La vraie intelligence de service est féconde ; elle est promptement créatrice, parce qu’elle est frémissement humain. Elle dégage des valeurs et met en valeur ceux qui s’y livrent. Elle a le répondant du mérite et de la reconnaissance. Ceux qui sont bien éduqués et honnêtes refusent toujours de patauger dans les bassesses et l’infamie. Ils savent être au rang de la confiance qu’on leur fait parce qu’ils ont de l’orgueil. A cet effet, Saint-John PERSE nous enseigne dans Anabase : « Il y a deux types d’orgueil : l’un où l’on s’approuve soi-même ; l’autre où l’on ne peut s’accepter. Celui-ci est probablement le plus raffiné ».
2)Rupture épistémologique avec la course au superflu
Nous sommes les 55 Etats d’Afrique. Chaque pays a son histoire, son caractère, son âme, ses potentialités propres, sa société, sa psychologie sociale, ses réalités anthropologiques. Il faut cesser de croire qu’une méthode distributive ou une stratégie unique de développement suffirait à impulser partout la croissance sur un long terme pour parvenir au développement.
L’économique n’est pas une notion isolée, sans articulation interdisciplinaire ou isolée des réalités de la collectivité, parce qu’il s’agit d’un fait social. Tout fait social comme l’économique est un fait global, total. C’est précisément ce que souligne, du reste, Edgar QUINET, dans son ouvrage La Révolution en ces termes : « Toute pensée qui se bornera aux combinaisons de l’économie politique sera infailliblement trompée dans les grandes affaires humaines ».
Les termes du développement, ce sont les peuples qui les intègrent et les portent. On peut seulement voir ailleurs ce qui se fait pour décider autrement avec une intelligence adaptative pour tel groupe social ou tel peuple en enrichissant les acquis d’un ailleurs.
En soixante ans d’indépendance, l’Afrique a certainement formé des compétences. Il faut savoir les entretenir pour ne pas favoriser la fuite des cerveaux. Ils ont le savoir et le flair pour imprimer un profil de réussite aux programmes de développement, aux particularités des Etats. Si les chefs d’Etat d’Afrique ne sortent pas des couleurs politiques et des obédiences mystico-mafieuses pour faire confiance aux fils du pays, les bricolages sur les Questions de développement continueront à noyer nos peuples dans la misère. Les loges et les sociétés secrètes n’ont aucune droiture à traiter la corruption, les détournements de deniers publics et les questions de justice. La vraie séparation du pouvoir est le gage des réussites des projets de développement.
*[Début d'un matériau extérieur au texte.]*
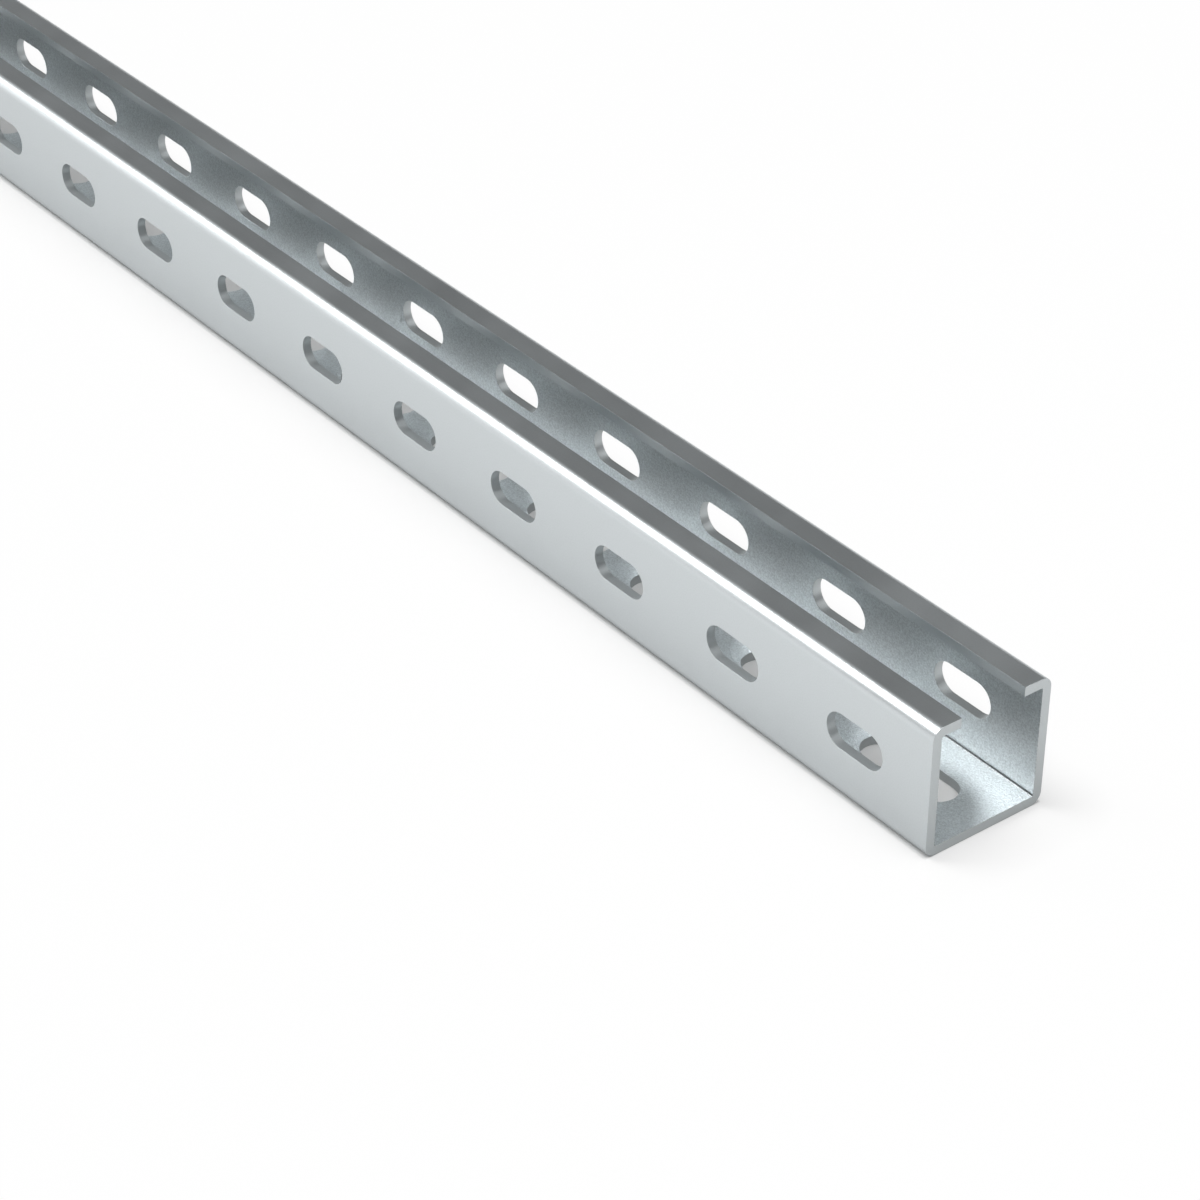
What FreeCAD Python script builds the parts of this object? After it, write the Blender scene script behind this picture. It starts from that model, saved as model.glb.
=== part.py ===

En outre, nous devons investir massivement pour la recherche fondamentale et voir quels sont les savoirs traditionnels exploitables pour relancer les réponses à donner à nos populations d’aujourd’hui. Si nous abandonnons la recherche fondamentale et la mise à jour de nos savoirs locaux au profit des sommets dispendieux, alors nous n’aurions rien compris dans un monde exigeant où les initiatives sur des richesses particulières font la chance des exploits « au rendez-vous du donner et du recevoir », cher à Léopold Seddah SENGHOR.
Dans les regroupements économiques, politiques régionaux, la mutualisation des efforts pour des structures de la recherche fondamentale est une vraie piste pour asseoir un socle de bons résultats à investir en Afrique au lieu de se pavaner indéfiniment dans des exhibitions politiques bêtement ruineuse pour nos économies.
Pourquoi ceux qui jurent sur un partenariat Gagnant-Gagnant ne s’occupent-ils pas de l’argent volé d’Afrique à leurs sommets pour des modalités de restitution des biens mal acquis aux fins de financer les grands projets sur notre continent ?
L’argent est en Afrique, les ressources humaines n’y manquent pas. Il faut y adjoindre du sérieux, la formation, le transfert de technologique, le désir de justice et des programmes ambitieux pour une crédibilité dans les options de développement.